Materiał zatytułowano jako wywiad z dwoma podejrzanymi o otrucie Skripala. Rozmówcy RT przypominają fizycznie mężczyzn, których fotografie opublikowano w Wielkiej Brytanii. - Na tych zdjęciach jesteśmy my - powiedział jeden z nich, po czym przedstawili się kolejno jako: Rusłan Boszyrow i Aleksandr Pietrow.
Mężczyzna przedstawiający się jako Pietrow powiedział, że przyjaciele doradzali im odwiedzenie „pięknego miasta”. Prowadząca wywiad upewniła się, czy ma na myśli Salisbury. Drugi z mężczyzn powiedział: „To turystyczne miasto. Jest tam słynna katedra, znana nie tylko w Europie” Następnie opisywał ten zabytek.
- Od początku planowaliśmy pojechać do Londynu i oderwać się. To nie był wyjazd służbowy. Nasz plan był taki, że będziemy i w Londynie, i pojedziemy do Salisbury - mówił mężczyzna przedstawiający się jako Pietrow.
Pytani, czy przechodzili obok domu Skripala, mężczyźni mówią, iż „być może przechodzili, a może nie”, ale nie wiedzą, gdzie się on znajduje.
Dziennikarka zapytała mężczyzn, czy gdy wjeżdżali do Anglii, mieli ze sobą Nowiczok (czyli bojowy środek trujący, którego użyto w zamachu). Mężczyzna, który przedstawił się jako Pietrow, odpowiedział: „nie”.

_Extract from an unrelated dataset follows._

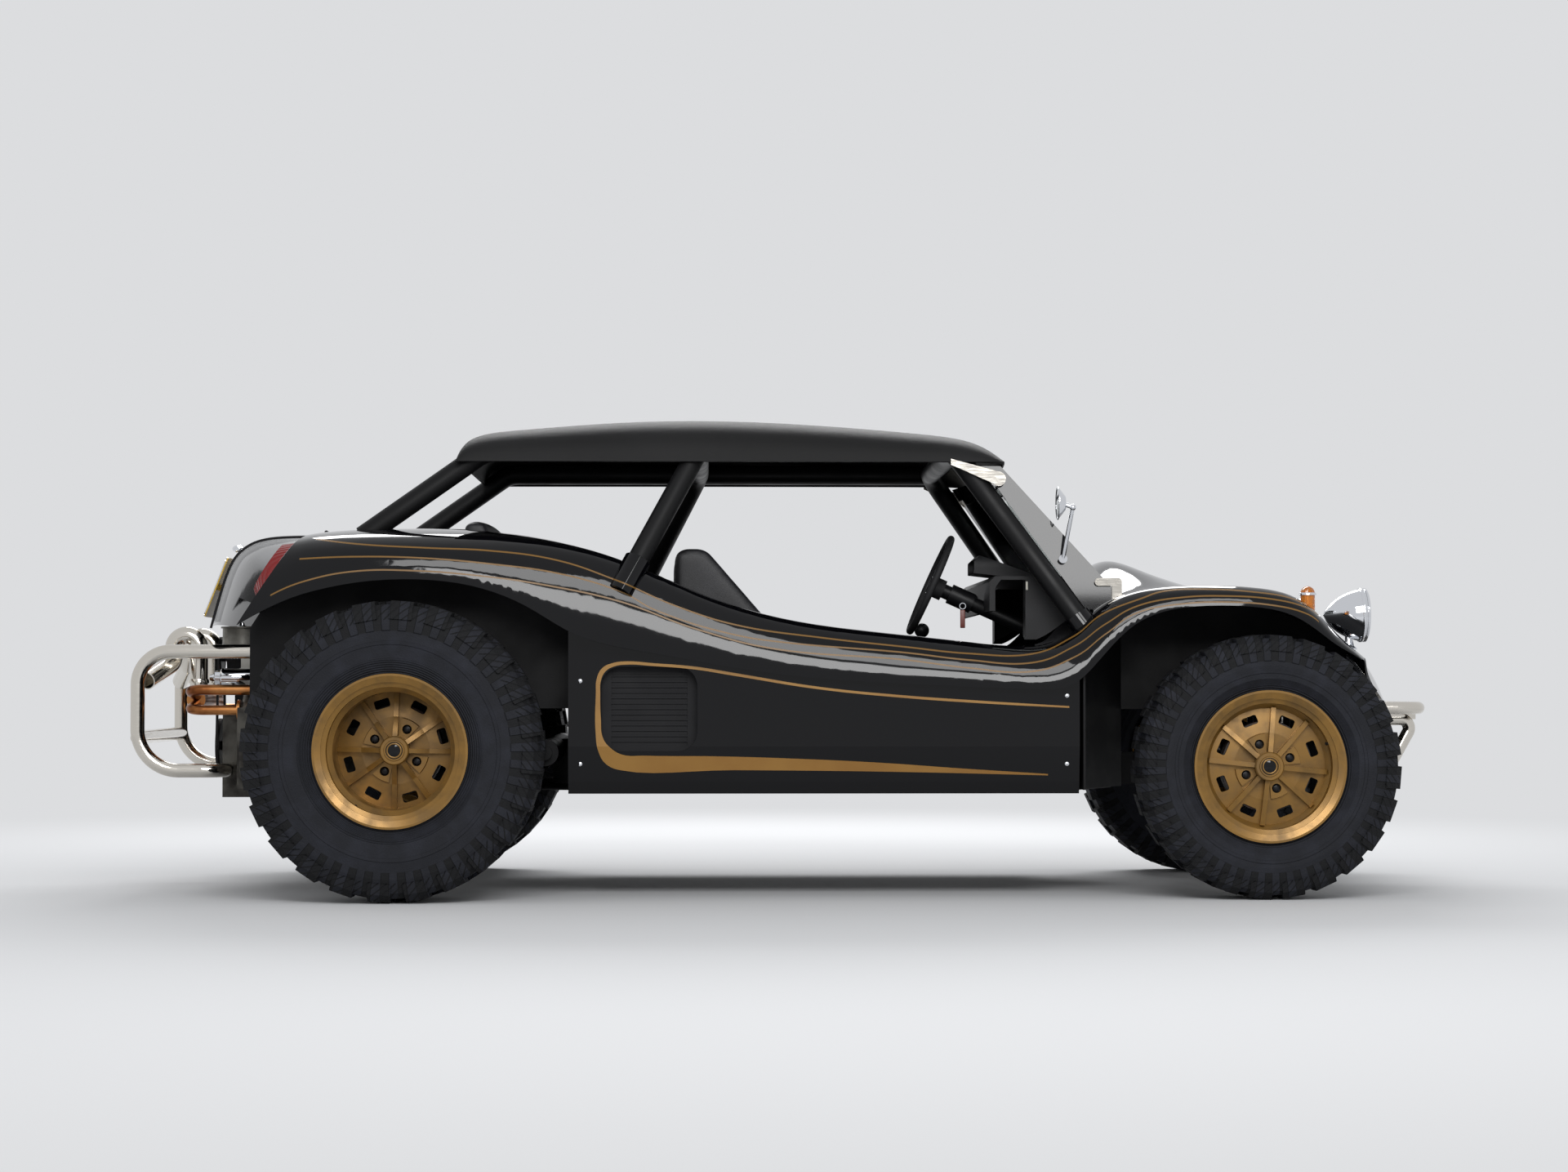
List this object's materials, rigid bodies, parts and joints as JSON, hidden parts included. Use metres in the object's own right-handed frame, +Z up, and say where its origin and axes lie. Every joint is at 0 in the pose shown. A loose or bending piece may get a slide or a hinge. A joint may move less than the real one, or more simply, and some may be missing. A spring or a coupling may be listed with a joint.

Rozmówcy RT powiedzieli także, że nie pracują w wywiadzie wojskowym GRU, lecz działają w biznesie, który określili jako „przemysł fitness: witaminy, mikroelementy, proteiny i odżywki”.
- Cała ta sytuacja jest po prostu jakimś fantastycznym i fatalnym zbiegiem okoliczności - powiedział mężczyzna, przedstawiający się jako Pietrow.
Brytyjska premier Theresa May powiedziała w zeszłym tygodniu, że mężczyźni Pietrow i Boszyrow podejrzani przez prokuraturę o próbę zabójstwa Skripalów zostali zidentyfikowani jako oficerowie rosyjskiego wywiadu wojskowego GRU. Oceniła, że musieli oni działać za przyzwoleniem władz w Moskwie.